Against any cut in rail wages is aligned Labor's strongest force. Steel, copper, textile & other great industries could-- and did--cut wages (TIME, Oct. 5) without any great outcry from Labor. But railroad workers are most strongly organized. Their 21 unions contain 1,300,000 members, many affiliated with the American Federation of Labor, others (including the potent Big Four Railroad Brotherhoods--410,000 engineers, firemen, trainmen, conductors) not so affiliated. In times of trouble the railroad unions work together, as in 1916 when they got the Adamson Act and the eight-hour day. Three weeks ago at the A. F. of L. convention in Vancouver these unions demanded a six-hour day to bring back to work some of the 250,000 workers laid off in the past year, and President William Green promised the movement the Federation's "full political & economic strength" (TIME, Oct. 19). Any suggestions of wage cuts heretofore have been answered by the railroad unions with a loud and emphatic "No!"

As the railroad problem was being publicly debated last week, railroad officials began to talk about asking the unions to accept voluntary cuts.
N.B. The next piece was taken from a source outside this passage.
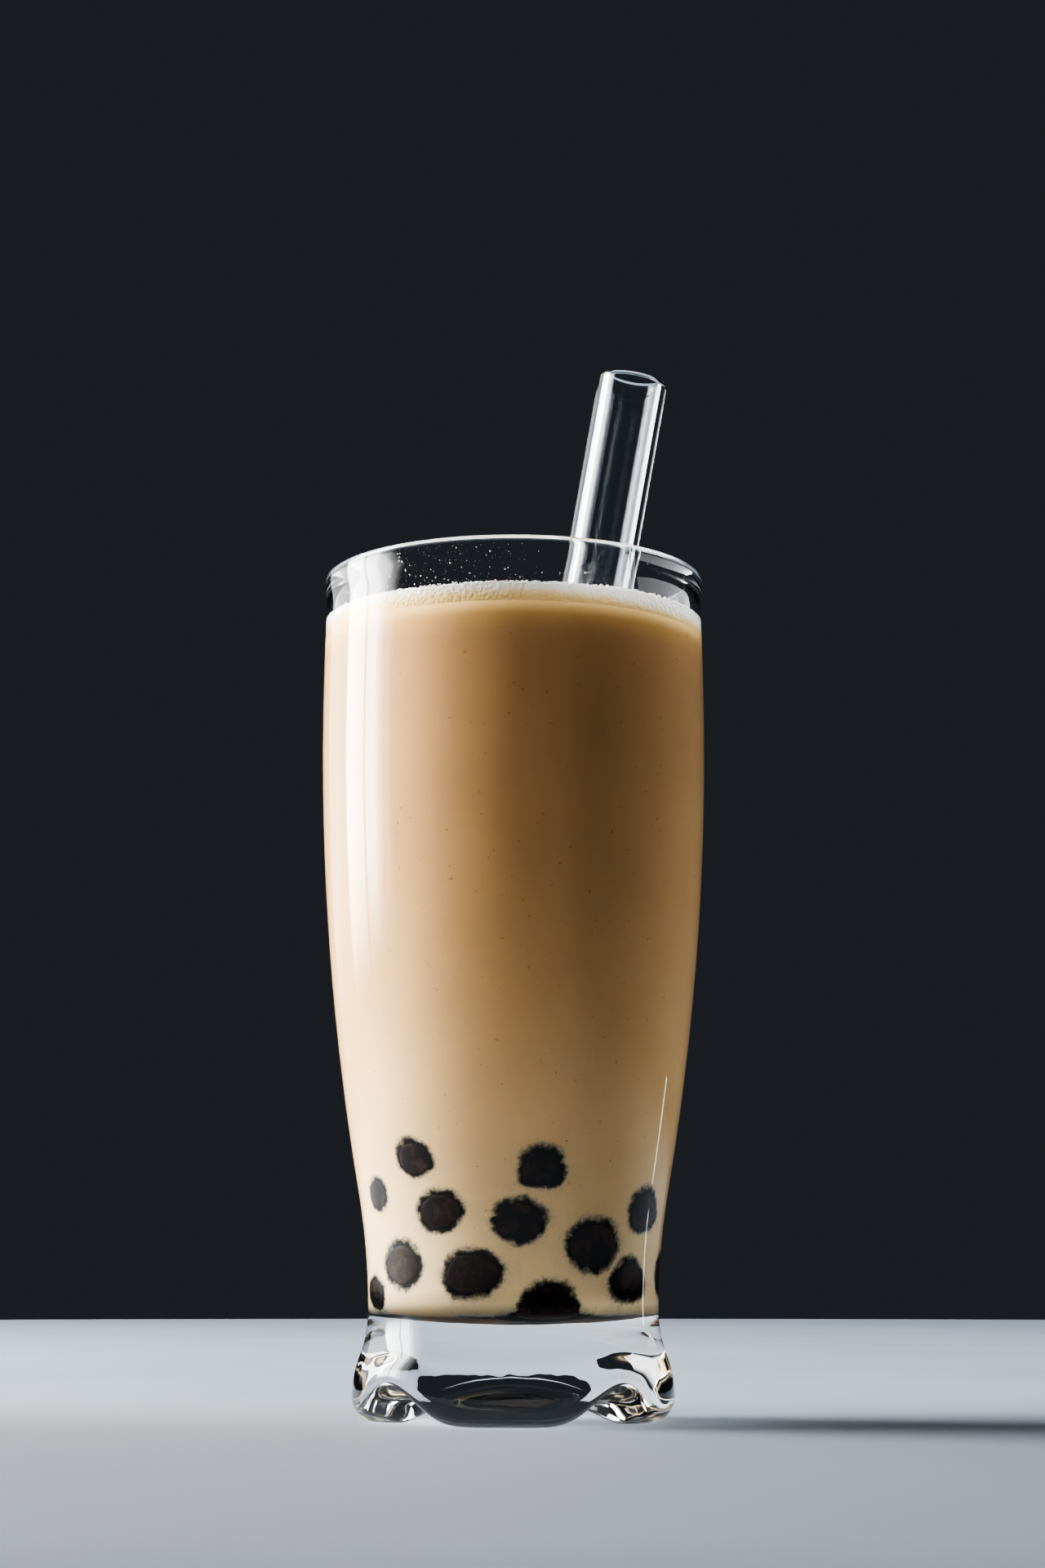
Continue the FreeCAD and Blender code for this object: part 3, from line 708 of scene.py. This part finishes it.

If this were not successful the roads would serve a 30-day notice that their labor contracts were unsatisfactory. Then, if Labor resisted, a battle might be fought right up to the White House door, might last a year or more.

*Roads whose quarterly reports indicate that they will not make their fixed charges for 1931: Bessemer & Lake Erie; Buffalo, Rochester & Pittsburgh; Chicago & Eastern Illinois; Chicago, Indianapolis & Louisville; Chicago, Milwaukee, St. Paul & Pacific; Chicago, St. Paul, Minneapolis & Omaha; Colorado & Southern; Elgin, Joliet & Eastern; Illinois Central; Minneapolis, St. Paul & Sault Ste. Marie; Mobile & Ohio; Pere Marquette; St. Louis Southwestern; Southern; Wabash; Western Pacific.